Я познакомился с Мамоновым в середине 1980-х, когда русский рок впервые привезли в Нью-Йорк и Мамонов выступал в Линкольн-центре. Там он показал балет абсурда. Дитя Франкенштейна со словарем косноязычия, Мамонов двигался уникальным образом. Его пластический язык позволял изобразить парад уродов на сцене.
Я пробрался за кулисы и подошел к обессиленному и босому Мамонову, снявшему насквозь промокшие кеды, в которых он плясал свой танец на сцене. “Что это было?” – спросил я. И Мамонов, который все еще не мог отдышаться после выступления, прохрипел: “Русская народная галлюцинация!”
17 апреля
К Пасхальному Воскресенью
Пятая авеню лучше всех сохраняет обаяние прежней роскоши. В праздники, когда власти прогоняют автомобили, она возвращается к идеалу, которому поклонялся довоенный Голливуд. Добротная ткань уверенного в себе бытия, надежная крепость старых денег, умеренное благочестие и бесспорное добродушие. Если Бродвею идут рассказы О. Генри, то Пятой авеню – исправившиеся богачи из Диккенса.
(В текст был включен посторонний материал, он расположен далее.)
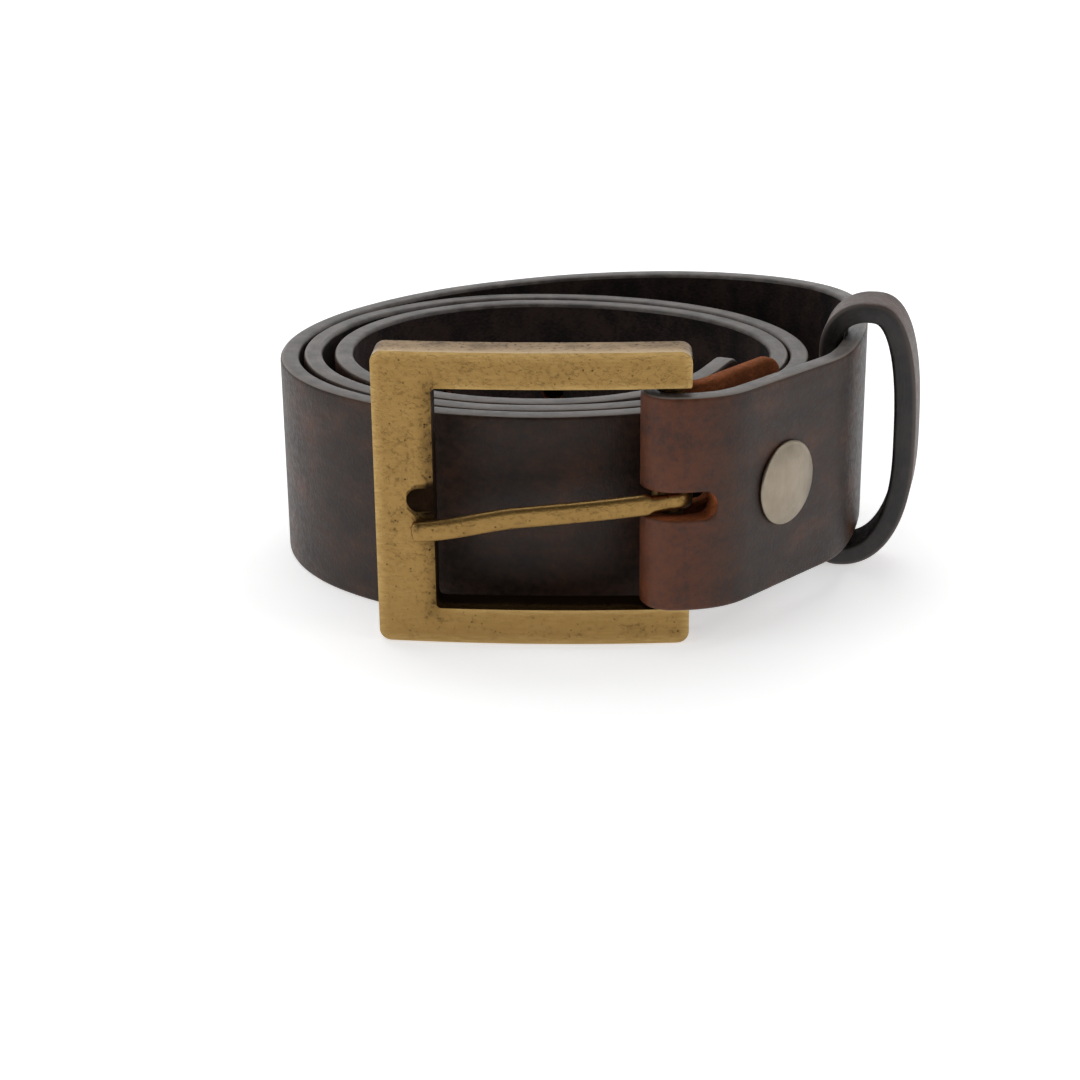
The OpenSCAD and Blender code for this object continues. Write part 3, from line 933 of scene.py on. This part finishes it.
class StageSettings(bpy.types.PropertyGroup):
    """Backdrop, lights and camera."""

    white: colour("Backdrop", "#f4f4f4", "Backdrop card")
    top: FloatProperty(name="Top light", description="Power of the overhead light", default=2.2)
    sides: FloatProperty(name="Side lights", description="Power of each side's light", default=1.6)
    fill: FloatProperty(name="Fill", description="Strength of the room's light", default=0.14)
    pitch: angle("Pitch", 20.9, "How far the camera looks down")
    roll: angle("Roll", -0.6, "Roll of the camera")
    lens: FloatProperty(name="Lens", description="Focal length, in millimetres", default=73.333)
    eye: FloatVectorProperty(
        name="Eye",
        description="Place of the camera, from the foot of the heel bar",
        default=(-0.02233, -0.35147, 0.1524),
        subtype="TRANSLATION",
    )


# ---- operators ----
class BELT_OT_strap(bpy.types.Operator):
    """Make the strap: cut, skived and punched flat, then folded and coiled."""

    bl_idname = "belt.strap"
    bl_label = "Strap"

    def execute(self, context):
        strap = context.scene.belt_strap
        plan = layout(context.scene)
        fold_at = (plan.fold_start + plan.fold_end) / 2
        finishes = [
            full_grain_leather("waxed_full_grain_leather", strap, fold_at),
            burnished_edge(
                "burnished_leather_edge", strap.edge_dark, strap.edge_light, strap.edge_worn
            ),
            flesh_side("dyed_flesh_side", strap.flesh_dark, strap.flesh_light),
            flesh_side("skived_raw_leather", strap.raw_dark, strap.raw_light),
        ]

        def thickness(x):
            part = (x - plan.fold_start) / (plan.fold_end - plan.fold_start)
            part = min(1, max(0, part))
            return strap.flap_thickness + (strap.thickness - strap.flap_thickness) * part

        def trim(x):
            flap_cut = cut_corner(x + 0.3 * MM, strap.flap_corner)
            return flap_cut + cut_corner(plan.total - x + 0.3 * MM, strap.tip_corner)

        fine = [
            (0, strap.flap_corner),
            (plan.fold_start - 10 * MM, plan.fold_end + 10 * MM),
            (plan.total - strap.tip_corner, plan.total),
        ]
        places = stations(plan.total, fine)
        piece = flat_strip(
            "strap_leather",
            places,
            thickness,
            trim,
            strap.width,
            strap.rounding,
            finishes,
            plan.fold_start + 2 * MM,
        )
        slot = slot_punch(
            finishes[RAW],
            plan.fold_start - strap.slot_reach,
            plan.fold_end + strap.slot_reach,
            strap.slot_h,
            strap.width / 2,
        )
        cut_away(piece, slot, punches(finishes[RAW], plan.total, strap.width, strap))
        path = []
        for point, run in zip(plan.points, plan.runs):
            z = lift(strap, run - plan.fold_end)
            z += strap.flap_lift * max(0, 1 - run / plan.fold_start)
            path.append((point.x, point.y, z))
        bend_strip(piece, finishes, path, UP, strap.waviness)
        record_slot(piece, "strap_leather", "strap", "strap")
        return {"FINISHED"}


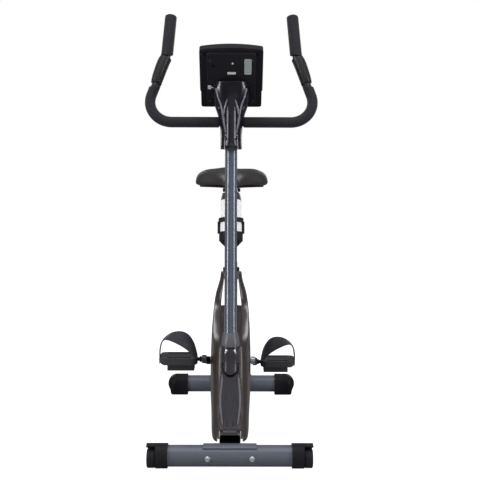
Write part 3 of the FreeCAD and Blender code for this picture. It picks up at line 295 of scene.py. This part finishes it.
    button = Surface("button_rubber", linear(150, 152, 156), 0.55)
    button.vary(0.06, 60.0).uneven(0.06, 60.0).grain(1500.0, 0.2, 0.0002)
    made["button_rubber"] = button

    label = Surface("label_print", linear(176, 186, 182), 0.4)
    label.vary(0.05, 60.0).uneven(0.05, 50.0).grain(1500.0, 0.05, 0.0001)
    made["label_print"] = label

    thread = Surface("stitch_thread", linear(40, 37, 36), 0.75)
    thread.vary(0.15, 300.0).uneven(0.06, 200.0).grain(4000.0, 0.4, 0.0002)
    made["stitch_thread"] = thread

    eye = Surface("strap_hole", linear(196, 195, 198), 0.6)
    eye.vary(0.06, 90.0).uneven(0.05, 80.0).grain(1500.0, 0.1, 0.0001)
    made["strap_hole"] = eye

    # painted shade: a near-black look for the insides of holes, slots and screw recesses and for the boot's
    # groove and foot lip, standing for the shade that falls in them
    recess_shade = Surface("dark_hole", linear(10, 10, 11), 0.7, specular=0.15)
    recess_shade.vary(0.2, 60.0).uneven(0.08, 80.0).grain(1500.0, 0.2, 0.0002)
    made["dark_hole"] = recess_shade
    return {name: surface.material for name, surface in made.items()}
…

Именно такой я вижу центральную улицу Нью-Йорка каждую Пасху на ежегодном параде шляп. Начало этой живописной традиции скрывается в Средневековье, когда новую одежду полагалось надевать не раньше Пасхи. Делать это в пост считалось грехом расточительства и высокомерия. Зато выйти к празднику без обновы полагали дурной приметой. Отсюда пошел и переехавший в Новый Свет обычай: в пасхальное воскресенье дамы посещают церковь в новой шляпке.
В Великую депрессию эта деталь этикета стала мелкой роскошью. Женщины, которые не могли купить новое платье, вкладывали всё в новую шляпу. И чем хуже шли дела у мужей, тем пышней становились пасхальные шляпы их жен.
Собственно, такой и должна быть роскошь. Бесполезная и безрассудная, она – избыток при недостатке, что делает бедность гордой и приемлемой. Вспомнить только пиры наших тощих лет, после которых оставалось лишь сдать бутылки, чтобы дотянуть до зарплаты.
Зачатая в довоенные годы традиция со временем вышла из-под контроля и стала самодеятельным карнавалом. Шляпный парад – дичок. Город ничего не планирует, но никому не мешает рядиться и радоваться. В результате каждое пасхальное воскресенье Пятая расцветает клумбами шляп. И чем они больше и неудобней, тем лучше, ибо природа шляпы – нонсенс. Не панама, не ушанка, не тюбетейка, шляпа нужна лишь потому, что она не нужна. Предмет постоянных неудобств, она всегда мешает и тем не дает о себе забыть. Причиняя неудобства и замедляя путь к цели, как поцелуй, шляпа – инструмент цивилизации. Она служит воспитанию чувств, меняет походку и учит манерам.